= LaWanda Cox =

American historian

LaWanda Fenlason Cox (1909–2005) was a pioneering historian of the American Civil War and the period of Reconstruction. Cox was born on September 24, 1909, in Aberdeen, Washington. She attended Washington High School in Portland, Oregon. Later, she received her Bachelors at the University of Oregon in 1931, her masters from Smith College (1934) and her Ph.D. from the University of California, Berkeley in 1941. Cox studied at Smith College with Merle Curti a social historian, and at Berkeley with John Schuster Taylor an economist. She was a member of the history faculty at Hunter College and the City University of New York's Graduate Center (and briefly, at Goucher College) from 1940, until her retirement from teaching in 1971. She remained an active historian until the loss of her sight, in 1989; she died on February 2, 2005, in New York City.

==Career==
She was the author of several major works, including Politics, Principle, and Prejudice 1865-1866: Dilemma of Reconstruction America (1963), which she wrote with her husband, John H. Cox; both shared the 1964 Dunning Prize for this work.

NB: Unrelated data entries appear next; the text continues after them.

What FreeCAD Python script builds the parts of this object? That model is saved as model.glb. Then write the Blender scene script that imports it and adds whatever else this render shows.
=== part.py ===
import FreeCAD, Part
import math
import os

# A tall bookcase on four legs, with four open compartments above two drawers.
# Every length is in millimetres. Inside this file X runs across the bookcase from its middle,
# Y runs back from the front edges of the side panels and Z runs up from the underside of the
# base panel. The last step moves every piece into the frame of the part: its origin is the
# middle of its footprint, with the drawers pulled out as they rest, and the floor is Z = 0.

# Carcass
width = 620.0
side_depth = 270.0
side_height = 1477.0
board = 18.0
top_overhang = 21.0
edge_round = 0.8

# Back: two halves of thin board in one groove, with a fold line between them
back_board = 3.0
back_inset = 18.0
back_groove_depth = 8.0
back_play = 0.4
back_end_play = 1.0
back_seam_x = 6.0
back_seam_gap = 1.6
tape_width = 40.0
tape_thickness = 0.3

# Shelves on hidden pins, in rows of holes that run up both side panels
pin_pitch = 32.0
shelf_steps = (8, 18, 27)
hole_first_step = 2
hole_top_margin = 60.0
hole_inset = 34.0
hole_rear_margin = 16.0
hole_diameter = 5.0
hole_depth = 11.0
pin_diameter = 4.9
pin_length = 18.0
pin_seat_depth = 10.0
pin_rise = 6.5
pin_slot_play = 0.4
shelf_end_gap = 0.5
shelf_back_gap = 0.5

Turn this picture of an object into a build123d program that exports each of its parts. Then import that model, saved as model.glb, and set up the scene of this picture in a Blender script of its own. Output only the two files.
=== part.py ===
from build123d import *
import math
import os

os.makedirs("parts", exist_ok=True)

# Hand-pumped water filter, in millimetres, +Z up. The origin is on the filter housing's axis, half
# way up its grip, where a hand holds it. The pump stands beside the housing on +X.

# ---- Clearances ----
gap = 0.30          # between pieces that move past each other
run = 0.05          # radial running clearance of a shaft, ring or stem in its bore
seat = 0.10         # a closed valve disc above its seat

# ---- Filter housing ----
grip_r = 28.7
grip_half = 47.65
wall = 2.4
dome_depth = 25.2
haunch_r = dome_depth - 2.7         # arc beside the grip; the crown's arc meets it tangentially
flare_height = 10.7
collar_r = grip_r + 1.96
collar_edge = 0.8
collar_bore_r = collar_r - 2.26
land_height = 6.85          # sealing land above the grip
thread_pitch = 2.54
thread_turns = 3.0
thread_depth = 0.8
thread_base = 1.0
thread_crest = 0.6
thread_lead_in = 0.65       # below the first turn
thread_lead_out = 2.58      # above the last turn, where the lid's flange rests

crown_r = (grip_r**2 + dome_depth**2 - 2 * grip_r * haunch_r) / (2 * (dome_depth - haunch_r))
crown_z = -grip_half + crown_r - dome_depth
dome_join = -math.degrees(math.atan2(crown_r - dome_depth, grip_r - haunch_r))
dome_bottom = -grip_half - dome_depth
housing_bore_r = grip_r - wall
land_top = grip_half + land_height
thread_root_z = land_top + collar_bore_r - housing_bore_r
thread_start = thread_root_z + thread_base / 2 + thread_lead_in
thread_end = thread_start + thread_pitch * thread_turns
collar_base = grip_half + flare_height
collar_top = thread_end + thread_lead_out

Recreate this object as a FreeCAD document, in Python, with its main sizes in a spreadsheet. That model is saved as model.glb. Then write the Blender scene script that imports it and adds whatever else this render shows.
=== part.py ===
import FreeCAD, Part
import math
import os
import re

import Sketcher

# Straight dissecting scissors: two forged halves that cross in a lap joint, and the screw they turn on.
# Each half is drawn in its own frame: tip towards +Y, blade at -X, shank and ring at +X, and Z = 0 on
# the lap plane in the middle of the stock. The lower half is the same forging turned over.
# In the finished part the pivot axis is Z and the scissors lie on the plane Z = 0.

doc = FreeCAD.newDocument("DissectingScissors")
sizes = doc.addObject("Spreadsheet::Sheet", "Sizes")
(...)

She also wrote, on her own, Reconstruction: The Negro, and the New South (1973) and Lincoln and Black Freedom: A Study of Presidential Leadership (1981).

==Bibliography==
- Cox, LaWanda. Lincoln and Black Freedom: A Study in Presidential Leadership. Columbia: University of South Carolina Press, 1981.
- Cox, LaWanda, and John H. Politics, Principle, and Prejudice 1865-1866: Dilemma of Reconstruction America. New York: Free Press, 1963.
- Cox, LaWanda. Reconstruction: The Negro, and the New South. Columbia: University of South Carolina Press, 1973.